Work to complete. From the records below, extract only the lines running from the line with "ceiling_plate();" to the line with "obj.parent = empty", both lines included, reproducing them exactly.

Dataset records.
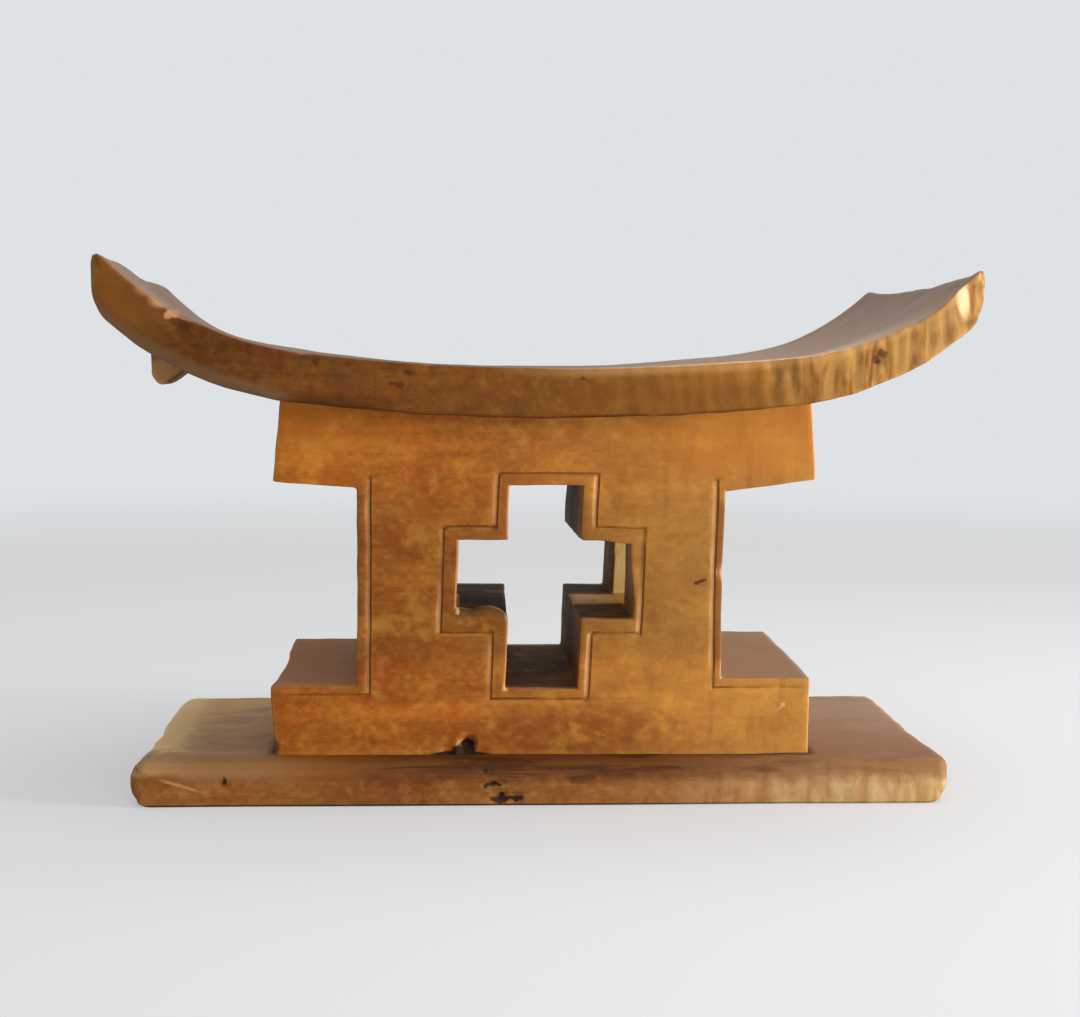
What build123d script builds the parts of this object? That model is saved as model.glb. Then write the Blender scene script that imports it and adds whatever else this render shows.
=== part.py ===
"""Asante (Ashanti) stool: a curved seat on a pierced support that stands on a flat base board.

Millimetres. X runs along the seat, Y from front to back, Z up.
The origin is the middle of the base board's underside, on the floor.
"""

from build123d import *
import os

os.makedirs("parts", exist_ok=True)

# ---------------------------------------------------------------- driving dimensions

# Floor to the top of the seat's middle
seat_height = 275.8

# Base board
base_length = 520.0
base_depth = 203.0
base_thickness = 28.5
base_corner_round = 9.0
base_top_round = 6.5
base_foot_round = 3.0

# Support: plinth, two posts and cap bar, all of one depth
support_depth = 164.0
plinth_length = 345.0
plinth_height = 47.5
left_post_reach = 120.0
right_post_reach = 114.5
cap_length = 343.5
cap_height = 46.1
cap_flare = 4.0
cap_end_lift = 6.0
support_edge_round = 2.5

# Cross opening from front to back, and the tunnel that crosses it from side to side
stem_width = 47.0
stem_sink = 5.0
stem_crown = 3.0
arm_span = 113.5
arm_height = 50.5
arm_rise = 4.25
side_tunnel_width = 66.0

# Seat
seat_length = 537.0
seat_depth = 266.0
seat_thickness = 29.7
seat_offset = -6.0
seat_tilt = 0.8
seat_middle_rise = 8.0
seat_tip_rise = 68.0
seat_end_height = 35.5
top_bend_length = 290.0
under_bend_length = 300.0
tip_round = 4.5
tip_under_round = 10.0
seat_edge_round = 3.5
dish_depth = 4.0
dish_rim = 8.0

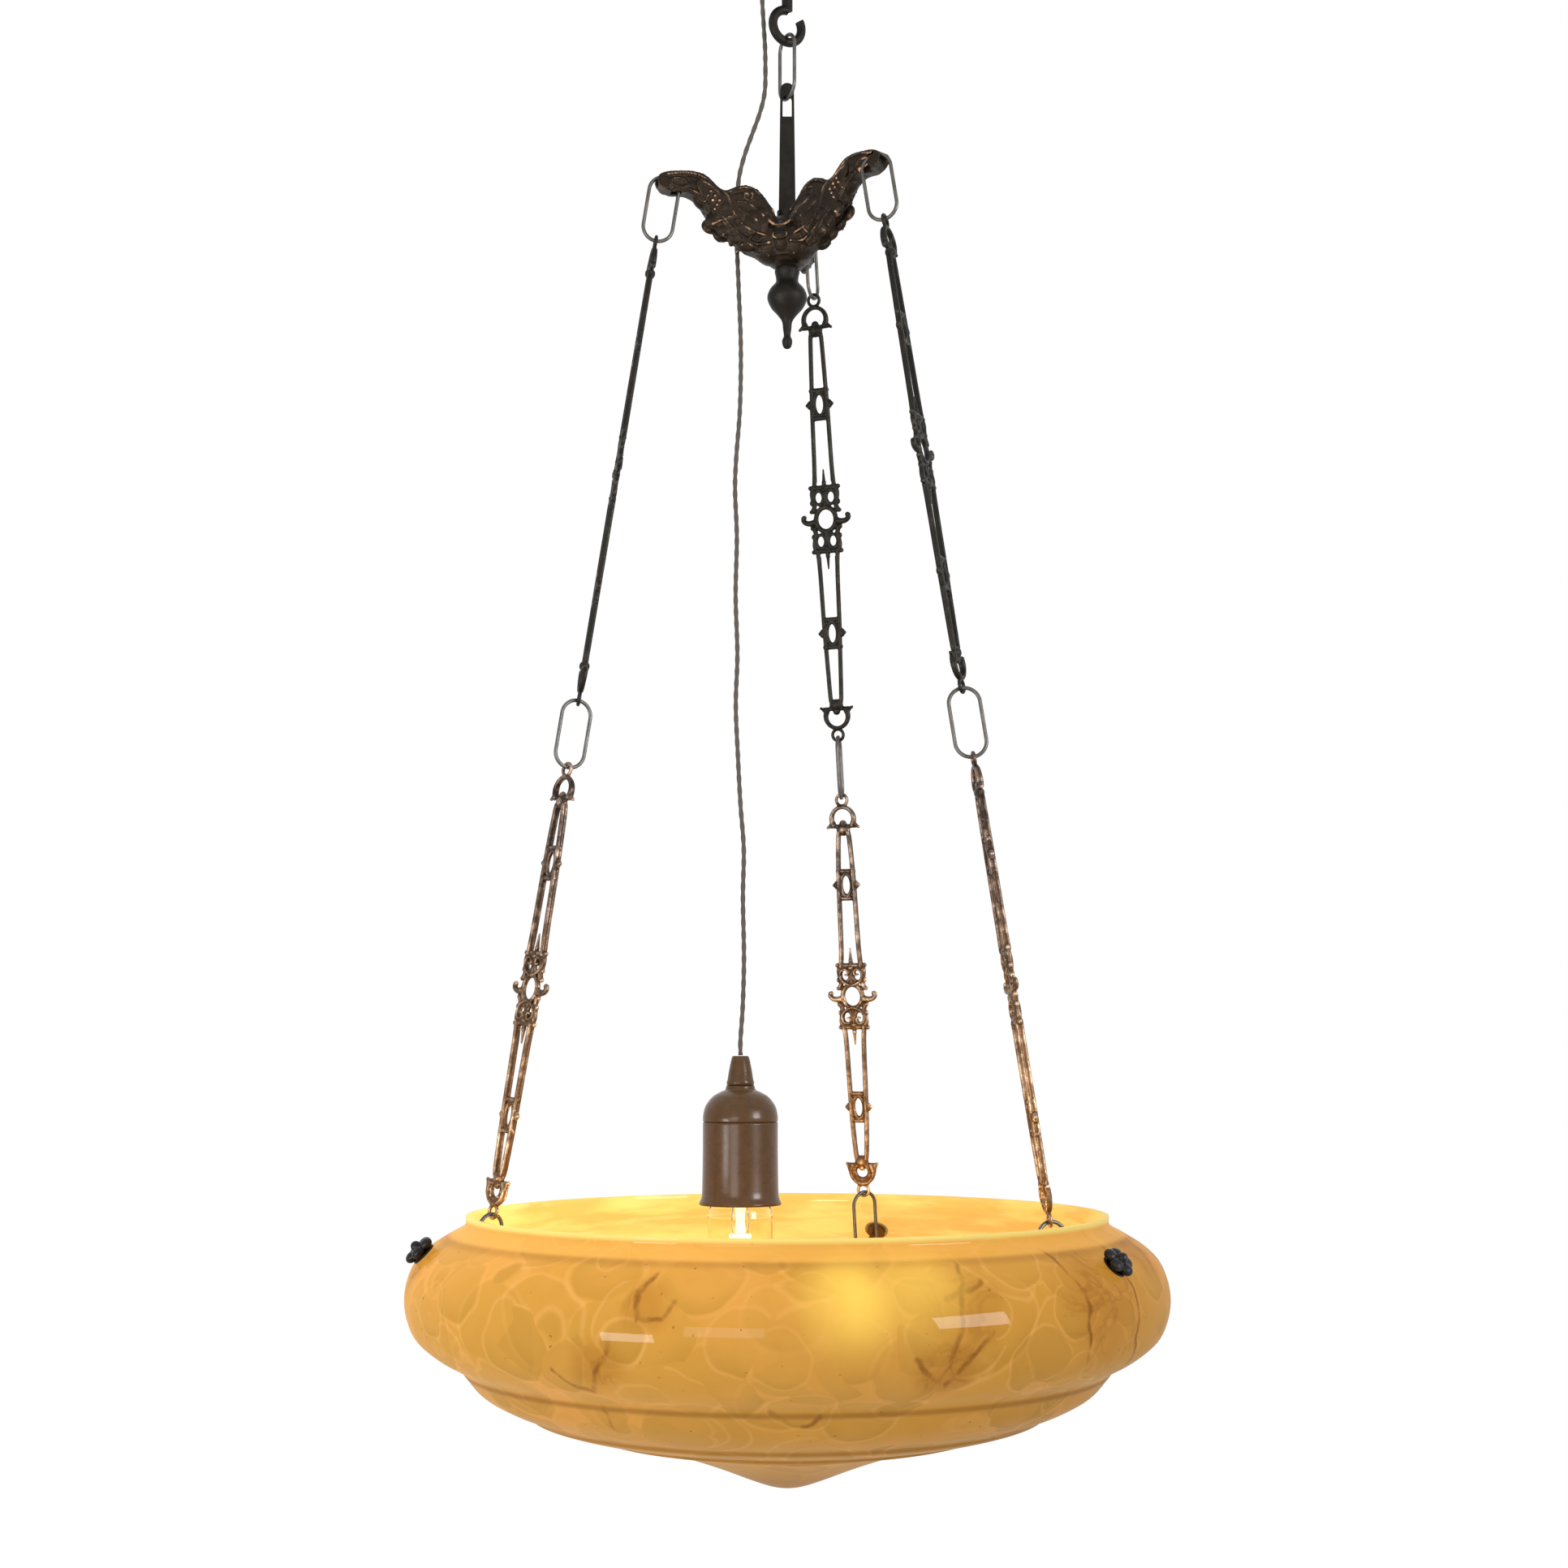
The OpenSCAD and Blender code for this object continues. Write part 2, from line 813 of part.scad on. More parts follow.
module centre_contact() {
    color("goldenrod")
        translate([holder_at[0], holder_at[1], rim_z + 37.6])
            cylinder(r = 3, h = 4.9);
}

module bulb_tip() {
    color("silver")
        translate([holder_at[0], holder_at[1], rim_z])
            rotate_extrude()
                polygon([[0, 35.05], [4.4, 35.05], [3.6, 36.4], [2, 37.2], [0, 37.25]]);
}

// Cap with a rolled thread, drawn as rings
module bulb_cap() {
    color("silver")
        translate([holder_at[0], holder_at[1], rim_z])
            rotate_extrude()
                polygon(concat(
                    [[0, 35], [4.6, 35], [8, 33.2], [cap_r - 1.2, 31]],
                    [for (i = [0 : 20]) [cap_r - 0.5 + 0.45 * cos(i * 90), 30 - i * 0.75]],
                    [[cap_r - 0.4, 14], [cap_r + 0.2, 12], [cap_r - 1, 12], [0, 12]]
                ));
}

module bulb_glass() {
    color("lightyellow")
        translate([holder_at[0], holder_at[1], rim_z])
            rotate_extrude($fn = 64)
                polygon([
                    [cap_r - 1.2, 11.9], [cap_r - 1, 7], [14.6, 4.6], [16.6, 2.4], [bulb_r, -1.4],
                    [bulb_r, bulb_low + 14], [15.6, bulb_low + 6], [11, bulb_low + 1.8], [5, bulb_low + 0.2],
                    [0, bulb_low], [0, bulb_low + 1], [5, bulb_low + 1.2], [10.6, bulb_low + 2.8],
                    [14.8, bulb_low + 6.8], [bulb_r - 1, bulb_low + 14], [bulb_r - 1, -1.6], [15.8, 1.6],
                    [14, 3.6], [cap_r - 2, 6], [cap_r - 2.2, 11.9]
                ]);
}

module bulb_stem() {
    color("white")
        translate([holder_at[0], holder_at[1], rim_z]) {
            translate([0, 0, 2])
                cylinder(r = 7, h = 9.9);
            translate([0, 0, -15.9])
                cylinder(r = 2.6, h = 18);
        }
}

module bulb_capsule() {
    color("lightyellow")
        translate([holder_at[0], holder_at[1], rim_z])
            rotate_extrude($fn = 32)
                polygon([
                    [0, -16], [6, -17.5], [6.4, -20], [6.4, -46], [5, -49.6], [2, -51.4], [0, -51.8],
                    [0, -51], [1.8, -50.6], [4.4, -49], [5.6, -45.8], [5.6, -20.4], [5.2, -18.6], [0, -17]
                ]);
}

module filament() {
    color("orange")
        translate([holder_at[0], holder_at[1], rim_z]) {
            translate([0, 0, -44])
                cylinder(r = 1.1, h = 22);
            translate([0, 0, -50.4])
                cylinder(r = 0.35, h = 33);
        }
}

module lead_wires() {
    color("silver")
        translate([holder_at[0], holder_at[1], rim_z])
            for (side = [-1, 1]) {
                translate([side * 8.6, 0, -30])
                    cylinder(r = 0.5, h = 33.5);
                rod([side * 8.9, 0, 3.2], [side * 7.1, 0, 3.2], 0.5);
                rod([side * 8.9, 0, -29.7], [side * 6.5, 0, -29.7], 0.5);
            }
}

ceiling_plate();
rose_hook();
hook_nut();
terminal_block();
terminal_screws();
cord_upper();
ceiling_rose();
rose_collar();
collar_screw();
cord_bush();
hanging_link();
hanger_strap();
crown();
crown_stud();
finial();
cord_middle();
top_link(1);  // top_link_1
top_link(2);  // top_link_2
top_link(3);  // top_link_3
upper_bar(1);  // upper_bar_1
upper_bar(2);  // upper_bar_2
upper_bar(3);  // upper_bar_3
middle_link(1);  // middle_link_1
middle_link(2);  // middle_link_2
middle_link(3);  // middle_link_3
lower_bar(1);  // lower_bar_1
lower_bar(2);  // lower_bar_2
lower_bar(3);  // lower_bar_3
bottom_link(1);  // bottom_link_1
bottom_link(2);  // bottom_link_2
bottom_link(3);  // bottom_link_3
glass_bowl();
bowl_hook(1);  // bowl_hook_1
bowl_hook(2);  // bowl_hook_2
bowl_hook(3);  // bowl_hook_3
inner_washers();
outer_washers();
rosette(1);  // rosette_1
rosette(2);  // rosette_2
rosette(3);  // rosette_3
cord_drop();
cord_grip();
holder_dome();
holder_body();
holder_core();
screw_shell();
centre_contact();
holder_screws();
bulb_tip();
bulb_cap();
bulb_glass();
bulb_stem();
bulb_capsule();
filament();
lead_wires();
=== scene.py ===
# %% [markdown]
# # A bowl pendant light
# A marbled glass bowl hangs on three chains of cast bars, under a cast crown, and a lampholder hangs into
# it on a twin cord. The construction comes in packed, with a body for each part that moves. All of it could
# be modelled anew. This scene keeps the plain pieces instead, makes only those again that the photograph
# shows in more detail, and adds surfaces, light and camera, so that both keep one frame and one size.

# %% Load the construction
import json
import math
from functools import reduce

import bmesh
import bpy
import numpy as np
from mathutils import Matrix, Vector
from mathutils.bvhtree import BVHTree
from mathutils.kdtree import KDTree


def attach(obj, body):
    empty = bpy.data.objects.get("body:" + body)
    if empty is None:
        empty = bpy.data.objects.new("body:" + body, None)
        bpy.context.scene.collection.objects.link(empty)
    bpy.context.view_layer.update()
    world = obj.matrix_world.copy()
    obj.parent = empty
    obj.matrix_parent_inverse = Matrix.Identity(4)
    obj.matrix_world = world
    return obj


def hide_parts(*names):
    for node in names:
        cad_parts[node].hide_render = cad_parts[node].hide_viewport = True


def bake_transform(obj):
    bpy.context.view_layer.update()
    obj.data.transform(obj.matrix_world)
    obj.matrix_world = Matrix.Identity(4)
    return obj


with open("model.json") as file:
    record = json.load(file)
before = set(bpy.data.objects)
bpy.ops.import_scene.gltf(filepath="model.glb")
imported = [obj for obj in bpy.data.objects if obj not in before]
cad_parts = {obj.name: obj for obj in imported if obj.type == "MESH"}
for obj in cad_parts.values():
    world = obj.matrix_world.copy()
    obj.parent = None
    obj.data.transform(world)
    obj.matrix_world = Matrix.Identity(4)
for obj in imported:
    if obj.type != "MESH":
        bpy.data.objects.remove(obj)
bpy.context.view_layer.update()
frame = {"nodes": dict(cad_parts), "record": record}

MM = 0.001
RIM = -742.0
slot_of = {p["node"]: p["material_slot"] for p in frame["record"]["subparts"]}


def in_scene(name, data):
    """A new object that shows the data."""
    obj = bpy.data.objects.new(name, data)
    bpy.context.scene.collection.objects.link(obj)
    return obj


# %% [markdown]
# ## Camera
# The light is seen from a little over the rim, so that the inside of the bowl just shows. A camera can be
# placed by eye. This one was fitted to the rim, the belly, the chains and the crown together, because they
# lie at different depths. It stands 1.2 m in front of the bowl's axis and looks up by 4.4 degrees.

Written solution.
ceiling_plate();
rose_hook();
hook_nut();
terminal_block();
terminal_screws();
cord_upper();
ceiling_rose();
rose_collar();
collar_screw();
cord_bush();
hanging_link();
hanger_strap();
crown();
crown_stud();
finial();
cord_middle();
top_link(1);  // top_link_1
top_link(2);  // top_link_2
top_link(3);  // top_link_3
upper_bar(1);  // upper_bar_1
upper_bar(2);  // upper_bar_2
upper_bar(3);  // upper_bar_3
middle_link(1);  // middle_link_1
middle_link(2);  // middle_link_2
middle_link(3);  // middle_link_3
lower_bar(1);  // lower_bar_1
lower_bar(2);  // lower_bar_2
lower_bar(3);  // lower_bar_3
bottom_link(1);  // bottom_link_1
bottom_link(2);  // bottom_link_2
bottom_link(3);  // bottom_link_3
glass_bowl();
bowl_hook(1);  // bowl_hook_1
bowl_hook(2);  // bowl_hook_2
bowl_hook(3);  // bowl_hook_3
inner_washers();
outer_washers();
rosette(1);  // rosette_1
rosette(2);  // rosette_2
rosette(3);  // rosette_3
cord_drop();
cord_grip();
holder_dome();
holder_body();
holder_core();
screw_shell();
centre_contact();
holder_screws();
bulb_tip();
bulb_cap();
bulb_glass();
bulb_stem();
bulb_capsule();
filament();
lead_wires();
=== scene.py ===
# %% [markdown]
# # A bowl pendant light
# A marbled glass bowl hangs on three chains of cast bars, under a cast crown, and a lampholder hangs into
# it on a twin cord. The construction comes in packed, with a body for each part that moves. All of it could
# be modelled anew. This scene keeps the plain pieces instead, makes only those again that the photograph
# shows in more detail, and adds surfaces, light and camera, so that both keep one frame and one size.

# %% Load the construction
import json
import math
from functools import reduce

import bmesh
import bpy
import numpy as np
from mathutils import Matrix, Vector
from mathutils.bvhtree import BVHTree
from mathutils.kdtree import KDTree


def attach(obj, body):
    empty = bpy.data.objects.get("body:" + body)
    if empty is None:
        empty = bpy.data.objects.new("body:" + body, None)
        bpy.context.scene.collection.objects.link(empty)
    bpy.context.view_layer.update()
    world = obj.matrix_world.copy()
    obj.parent = empty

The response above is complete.